> _TASK DIRECTIONS_: Check each line of the entries below for the string "type" and state how many lines have it, with no other text.

Scripts that build objects

########################################

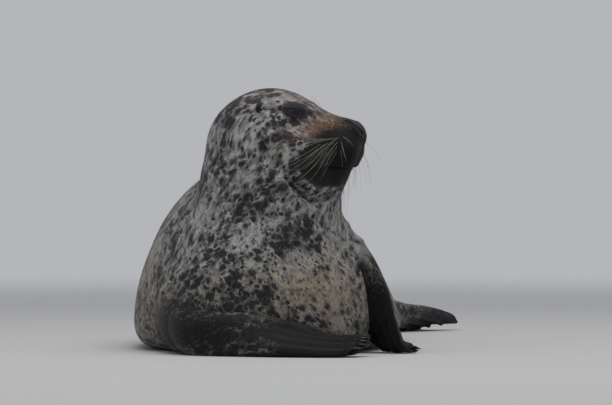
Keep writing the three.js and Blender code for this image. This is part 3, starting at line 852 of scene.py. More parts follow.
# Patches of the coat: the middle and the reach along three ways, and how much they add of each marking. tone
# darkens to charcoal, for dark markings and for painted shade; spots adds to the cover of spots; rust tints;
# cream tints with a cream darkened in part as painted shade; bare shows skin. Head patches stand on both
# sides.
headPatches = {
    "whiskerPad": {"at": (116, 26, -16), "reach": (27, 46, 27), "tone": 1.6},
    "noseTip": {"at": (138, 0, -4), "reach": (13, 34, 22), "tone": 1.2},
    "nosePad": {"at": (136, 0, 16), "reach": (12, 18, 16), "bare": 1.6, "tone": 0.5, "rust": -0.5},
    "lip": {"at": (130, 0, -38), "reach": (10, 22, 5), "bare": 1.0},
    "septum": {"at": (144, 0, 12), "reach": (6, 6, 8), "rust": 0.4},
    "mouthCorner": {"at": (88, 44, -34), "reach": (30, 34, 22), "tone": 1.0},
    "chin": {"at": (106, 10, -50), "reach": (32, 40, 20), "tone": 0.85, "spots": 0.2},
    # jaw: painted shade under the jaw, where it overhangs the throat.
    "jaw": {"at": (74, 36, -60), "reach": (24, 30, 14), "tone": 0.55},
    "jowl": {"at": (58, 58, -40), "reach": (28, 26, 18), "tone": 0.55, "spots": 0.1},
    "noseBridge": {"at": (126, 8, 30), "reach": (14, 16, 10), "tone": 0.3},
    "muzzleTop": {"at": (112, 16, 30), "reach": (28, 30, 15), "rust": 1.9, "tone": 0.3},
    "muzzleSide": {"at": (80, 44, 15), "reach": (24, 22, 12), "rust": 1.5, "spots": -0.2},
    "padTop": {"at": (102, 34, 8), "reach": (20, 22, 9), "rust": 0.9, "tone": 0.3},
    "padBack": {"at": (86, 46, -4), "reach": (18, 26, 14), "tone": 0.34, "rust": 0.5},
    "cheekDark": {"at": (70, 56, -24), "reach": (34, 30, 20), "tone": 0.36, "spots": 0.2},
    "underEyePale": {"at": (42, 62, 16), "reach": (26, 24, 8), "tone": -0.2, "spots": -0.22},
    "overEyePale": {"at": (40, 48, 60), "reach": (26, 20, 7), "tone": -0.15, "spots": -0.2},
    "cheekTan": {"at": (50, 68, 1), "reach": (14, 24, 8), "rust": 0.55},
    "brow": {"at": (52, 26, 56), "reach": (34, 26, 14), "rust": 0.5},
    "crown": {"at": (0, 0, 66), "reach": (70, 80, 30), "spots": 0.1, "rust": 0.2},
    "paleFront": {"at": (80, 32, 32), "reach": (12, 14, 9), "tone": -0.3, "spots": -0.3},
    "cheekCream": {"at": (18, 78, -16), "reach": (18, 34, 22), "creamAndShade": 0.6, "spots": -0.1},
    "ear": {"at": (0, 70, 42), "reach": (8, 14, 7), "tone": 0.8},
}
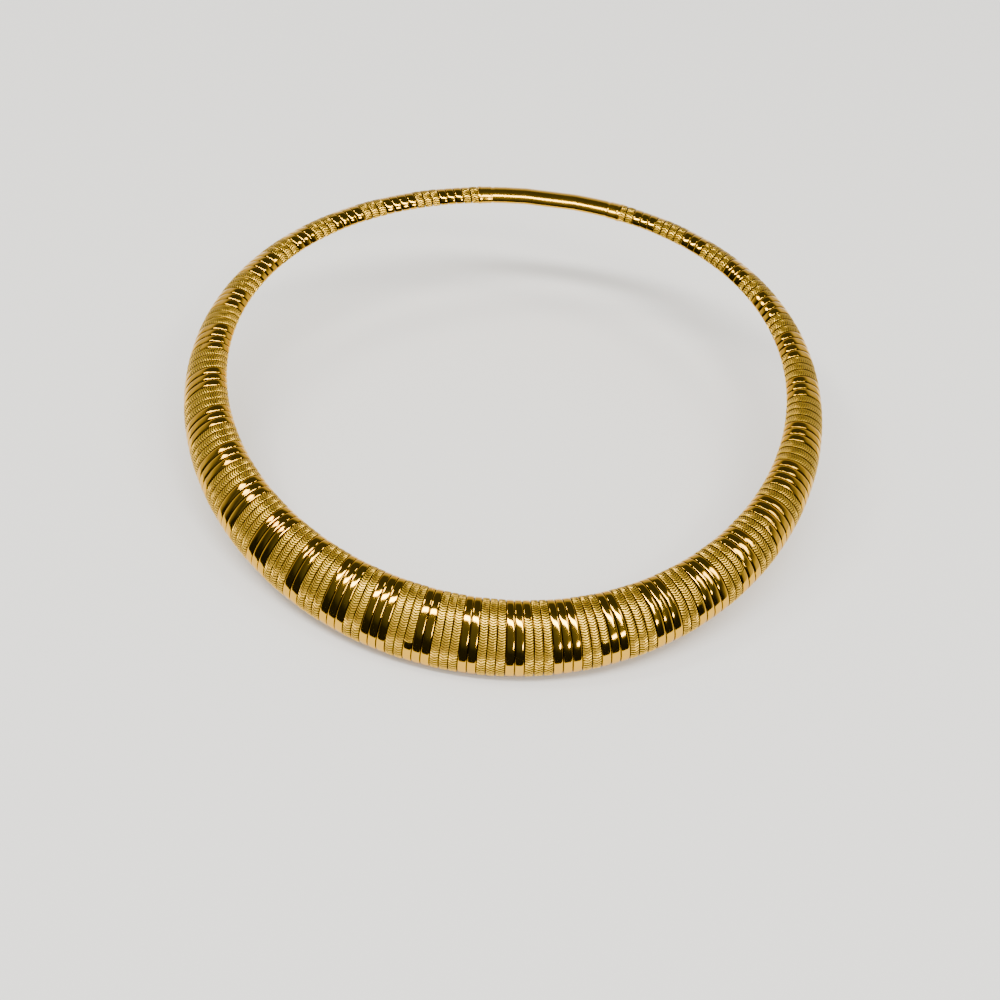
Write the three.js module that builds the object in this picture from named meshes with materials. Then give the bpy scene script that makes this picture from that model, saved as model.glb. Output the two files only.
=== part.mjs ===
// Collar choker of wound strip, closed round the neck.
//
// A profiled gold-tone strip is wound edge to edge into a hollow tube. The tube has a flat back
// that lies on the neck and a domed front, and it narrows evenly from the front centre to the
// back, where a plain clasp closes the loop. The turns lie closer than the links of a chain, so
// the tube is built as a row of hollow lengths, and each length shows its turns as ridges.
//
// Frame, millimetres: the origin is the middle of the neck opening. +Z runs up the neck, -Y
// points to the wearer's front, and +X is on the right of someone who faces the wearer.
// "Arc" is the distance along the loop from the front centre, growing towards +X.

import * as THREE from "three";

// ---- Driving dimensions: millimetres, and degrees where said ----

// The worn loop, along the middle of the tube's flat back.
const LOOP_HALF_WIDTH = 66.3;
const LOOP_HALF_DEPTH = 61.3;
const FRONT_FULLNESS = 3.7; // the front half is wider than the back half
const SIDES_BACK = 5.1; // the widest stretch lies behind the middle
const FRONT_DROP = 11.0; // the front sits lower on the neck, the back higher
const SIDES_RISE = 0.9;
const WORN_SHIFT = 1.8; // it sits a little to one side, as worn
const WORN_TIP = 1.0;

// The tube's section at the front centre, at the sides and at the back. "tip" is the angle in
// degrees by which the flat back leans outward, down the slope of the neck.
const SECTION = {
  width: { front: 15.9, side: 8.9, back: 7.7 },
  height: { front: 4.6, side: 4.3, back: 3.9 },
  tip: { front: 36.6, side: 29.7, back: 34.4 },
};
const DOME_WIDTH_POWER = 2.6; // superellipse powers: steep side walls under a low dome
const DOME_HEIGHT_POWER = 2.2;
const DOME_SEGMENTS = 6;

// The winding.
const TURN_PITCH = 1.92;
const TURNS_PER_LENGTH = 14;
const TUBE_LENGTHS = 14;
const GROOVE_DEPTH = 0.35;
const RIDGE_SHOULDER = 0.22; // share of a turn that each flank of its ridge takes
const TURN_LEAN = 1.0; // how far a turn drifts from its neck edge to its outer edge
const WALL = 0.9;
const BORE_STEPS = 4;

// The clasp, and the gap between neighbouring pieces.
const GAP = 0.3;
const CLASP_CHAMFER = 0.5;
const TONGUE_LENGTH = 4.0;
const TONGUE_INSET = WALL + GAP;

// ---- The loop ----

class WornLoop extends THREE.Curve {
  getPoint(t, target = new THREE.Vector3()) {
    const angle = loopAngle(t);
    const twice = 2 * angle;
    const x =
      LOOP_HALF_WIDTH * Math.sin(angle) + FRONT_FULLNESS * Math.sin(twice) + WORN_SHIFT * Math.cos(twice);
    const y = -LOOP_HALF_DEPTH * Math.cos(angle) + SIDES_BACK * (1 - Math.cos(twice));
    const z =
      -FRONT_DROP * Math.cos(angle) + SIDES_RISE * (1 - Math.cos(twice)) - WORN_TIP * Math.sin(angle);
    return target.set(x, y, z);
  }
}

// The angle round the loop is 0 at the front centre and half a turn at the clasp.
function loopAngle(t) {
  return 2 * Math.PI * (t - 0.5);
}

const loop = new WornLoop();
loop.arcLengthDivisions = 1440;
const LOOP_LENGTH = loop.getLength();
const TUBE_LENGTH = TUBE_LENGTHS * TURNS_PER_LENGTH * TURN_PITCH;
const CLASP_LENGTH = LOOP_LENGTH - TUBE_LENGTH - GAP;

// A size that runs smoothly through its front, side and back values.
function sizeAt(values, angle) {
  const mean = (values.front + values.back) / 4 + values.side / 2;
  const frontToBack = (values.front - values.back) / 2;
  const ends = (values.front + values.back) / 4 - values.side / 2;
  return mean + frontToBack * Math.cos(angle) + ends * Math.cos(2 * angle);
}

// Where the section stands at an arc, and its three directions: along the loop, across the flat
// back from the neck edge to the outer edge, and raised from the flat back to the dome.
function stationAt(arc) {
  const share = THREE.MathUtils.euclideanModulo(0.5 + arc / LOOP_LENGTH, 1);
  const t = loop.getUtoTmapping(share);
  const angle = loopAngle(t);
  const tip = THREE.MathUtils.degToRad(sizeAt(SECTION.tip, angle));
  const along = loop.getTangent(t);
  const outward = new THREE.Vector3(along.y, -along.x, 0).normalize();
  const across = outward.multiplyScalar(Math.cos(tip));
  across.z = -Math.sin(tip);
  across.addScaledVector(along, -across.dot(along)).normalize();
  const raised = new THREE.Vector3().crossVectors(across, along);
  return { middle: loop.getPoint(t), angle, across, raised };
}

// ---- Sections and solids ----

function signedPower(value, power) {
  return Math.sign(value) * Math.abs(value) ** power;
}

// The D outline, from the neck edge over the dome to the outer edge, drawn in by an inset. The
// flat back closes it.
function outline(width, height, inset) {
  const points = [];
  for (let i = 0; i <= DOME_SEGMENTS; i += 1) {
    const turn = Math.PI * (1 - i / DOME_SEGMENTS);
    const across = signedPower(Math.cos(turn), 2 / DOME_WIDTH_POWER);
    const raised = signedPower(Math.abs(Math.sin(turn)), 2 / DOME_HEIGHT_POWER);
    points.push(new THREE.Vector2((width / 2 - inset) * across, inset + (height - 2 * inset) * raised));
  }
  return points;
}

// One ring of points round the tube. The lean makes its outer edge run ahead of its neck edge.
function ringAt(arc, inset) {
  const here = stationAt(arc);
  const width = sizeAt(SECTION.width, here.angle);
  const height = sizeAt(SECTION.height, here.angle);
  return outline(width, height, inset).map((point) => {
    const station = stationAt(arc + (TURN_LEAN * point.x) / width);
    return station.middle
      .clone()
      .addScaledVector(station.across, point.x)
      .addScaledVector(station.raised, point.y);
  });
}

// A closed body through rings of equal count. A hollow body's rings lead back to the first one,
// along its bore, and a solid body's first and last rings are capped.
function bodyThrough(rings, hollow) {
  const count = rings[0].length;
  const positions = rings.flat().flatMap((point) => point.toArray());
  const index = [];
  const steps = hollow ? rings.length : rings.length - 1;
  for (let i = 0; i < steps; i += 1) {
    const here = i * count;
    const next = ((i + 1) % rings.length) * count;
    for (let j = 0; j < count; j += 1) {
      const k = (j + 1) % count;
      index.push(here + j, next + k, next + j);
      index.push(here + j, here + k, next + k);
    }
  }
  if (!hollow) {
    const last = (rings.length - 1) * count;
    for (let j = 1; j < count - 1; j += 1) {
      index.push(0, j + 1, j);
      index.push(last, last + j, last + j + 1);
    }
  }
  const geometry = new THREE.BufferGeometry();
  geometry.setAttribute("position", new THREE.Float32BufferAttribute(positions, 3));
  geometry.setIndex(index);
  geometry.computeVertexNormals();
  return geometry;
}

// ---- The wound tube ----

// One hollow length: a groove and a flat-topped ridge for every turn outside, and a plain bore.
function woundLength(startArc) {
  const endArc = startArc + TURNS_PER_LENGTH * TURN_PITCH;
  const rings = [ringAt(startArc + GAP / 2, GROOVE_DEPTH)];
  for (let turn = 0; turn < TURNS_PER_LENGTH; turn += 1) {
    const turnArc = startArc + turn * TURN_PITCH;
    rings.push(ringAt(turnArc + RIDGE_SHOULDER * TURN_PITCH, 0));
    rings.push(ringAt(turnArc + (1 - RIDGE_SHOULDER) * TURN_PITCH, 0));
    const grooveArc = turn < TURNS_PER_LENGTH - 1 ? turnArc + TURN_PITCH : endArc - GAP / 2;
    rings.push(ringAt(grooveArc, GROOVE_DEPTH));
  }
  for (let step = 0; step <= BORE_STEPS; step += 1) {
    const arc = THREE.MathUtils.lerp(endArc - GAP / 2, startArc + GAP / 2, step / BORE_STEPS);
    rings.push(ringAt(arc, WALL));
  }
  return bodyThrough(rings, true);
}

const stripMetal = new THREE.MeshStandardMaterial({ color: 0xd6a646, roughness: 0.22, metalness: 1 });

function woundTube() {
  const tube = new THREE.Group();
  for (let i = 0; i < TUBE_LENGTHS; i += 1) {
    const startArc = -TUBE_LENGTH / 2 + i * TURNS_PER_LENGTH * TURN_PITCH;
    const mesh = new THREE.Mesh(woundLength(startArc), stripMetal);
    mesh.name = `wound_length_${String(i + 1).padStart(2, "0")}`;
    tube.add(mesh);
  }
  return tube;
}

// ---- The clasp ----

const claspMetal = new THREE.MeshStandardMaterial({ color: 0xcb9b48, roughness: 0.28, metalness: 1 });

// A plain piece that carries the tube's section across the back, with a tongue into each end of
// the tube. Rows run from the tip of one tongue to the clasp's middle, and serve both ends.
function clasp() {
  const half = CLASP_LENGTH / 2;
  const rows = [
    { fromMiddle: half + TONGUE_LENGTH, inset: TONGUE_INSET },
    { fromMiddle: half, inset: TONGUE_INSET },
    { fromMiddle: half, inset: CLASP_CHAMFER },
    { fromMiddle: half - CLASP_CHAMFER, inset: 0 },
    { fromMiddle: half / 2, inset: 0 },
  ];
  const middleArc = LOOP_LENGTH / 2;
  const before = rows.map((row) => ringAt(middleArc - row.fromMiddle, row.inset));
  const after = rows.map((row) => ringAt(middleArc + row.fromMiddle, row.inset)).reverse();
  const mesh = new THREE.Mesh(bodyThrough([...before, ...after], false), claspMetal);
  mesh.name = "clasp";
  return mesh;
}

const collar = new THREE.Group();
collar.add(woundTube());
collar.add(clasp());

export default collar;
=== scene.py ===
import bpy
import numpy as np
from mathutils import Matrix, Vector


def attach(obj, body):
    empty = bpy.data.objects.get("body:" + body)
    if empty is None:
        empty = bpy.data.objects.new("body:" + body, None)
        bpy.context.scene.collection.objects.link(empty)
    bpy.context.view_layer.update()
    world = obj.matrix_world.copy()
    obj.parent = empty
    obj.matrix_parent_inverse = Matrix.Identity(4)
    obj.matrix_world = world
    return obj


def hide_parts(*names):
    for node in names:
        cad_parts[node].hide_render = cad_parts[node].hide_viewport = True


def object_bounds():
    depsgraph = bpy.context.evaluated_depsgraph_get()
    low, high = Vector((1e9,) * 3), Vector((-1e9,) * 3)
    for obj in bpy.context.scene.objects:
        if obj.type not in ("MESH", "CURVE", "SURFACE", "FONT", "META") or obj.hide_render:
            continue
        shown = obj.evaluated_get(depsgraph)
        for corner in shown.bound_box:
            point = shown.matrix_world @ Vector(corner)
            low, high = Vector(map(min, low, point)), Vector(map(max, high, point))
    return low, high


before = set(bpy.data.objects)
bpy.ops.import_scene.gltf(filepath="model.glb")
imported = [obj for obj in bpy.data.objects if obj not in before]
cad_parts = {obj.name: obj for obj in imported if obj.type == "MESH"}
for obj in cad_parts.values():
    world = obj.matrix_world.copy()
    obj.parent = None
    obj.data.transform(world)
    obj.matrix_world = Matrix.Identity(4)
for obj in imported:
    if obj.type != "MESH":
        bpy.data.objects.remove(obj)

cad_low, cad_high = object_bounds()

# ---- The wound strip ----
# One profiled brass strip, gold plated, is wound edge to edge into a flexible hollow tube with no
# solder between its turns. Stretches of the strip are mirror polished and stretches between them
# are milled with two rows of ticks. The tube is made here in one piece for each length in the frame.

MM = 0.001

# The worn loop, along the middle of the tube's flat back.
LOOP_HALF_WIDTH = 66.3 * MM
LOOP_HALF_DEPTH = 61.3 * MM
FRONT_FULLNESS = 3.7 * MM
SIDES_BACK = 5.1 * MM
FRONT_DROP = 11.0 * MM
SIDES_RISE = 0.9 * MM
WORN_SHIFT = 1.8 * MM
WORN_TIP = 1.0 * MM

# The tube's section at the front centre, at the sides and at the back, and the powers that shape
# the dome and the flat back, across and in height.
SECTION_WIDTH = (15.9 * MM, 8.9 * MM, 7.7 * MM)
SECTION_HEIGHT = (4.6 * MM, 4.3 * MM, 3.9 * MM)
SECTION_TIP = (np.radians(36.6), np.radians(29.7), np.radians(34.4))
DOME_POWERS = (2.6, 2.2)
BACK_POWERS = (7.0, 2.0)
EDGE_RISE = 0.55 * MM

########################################

> _RESPONSE BELOW_: 3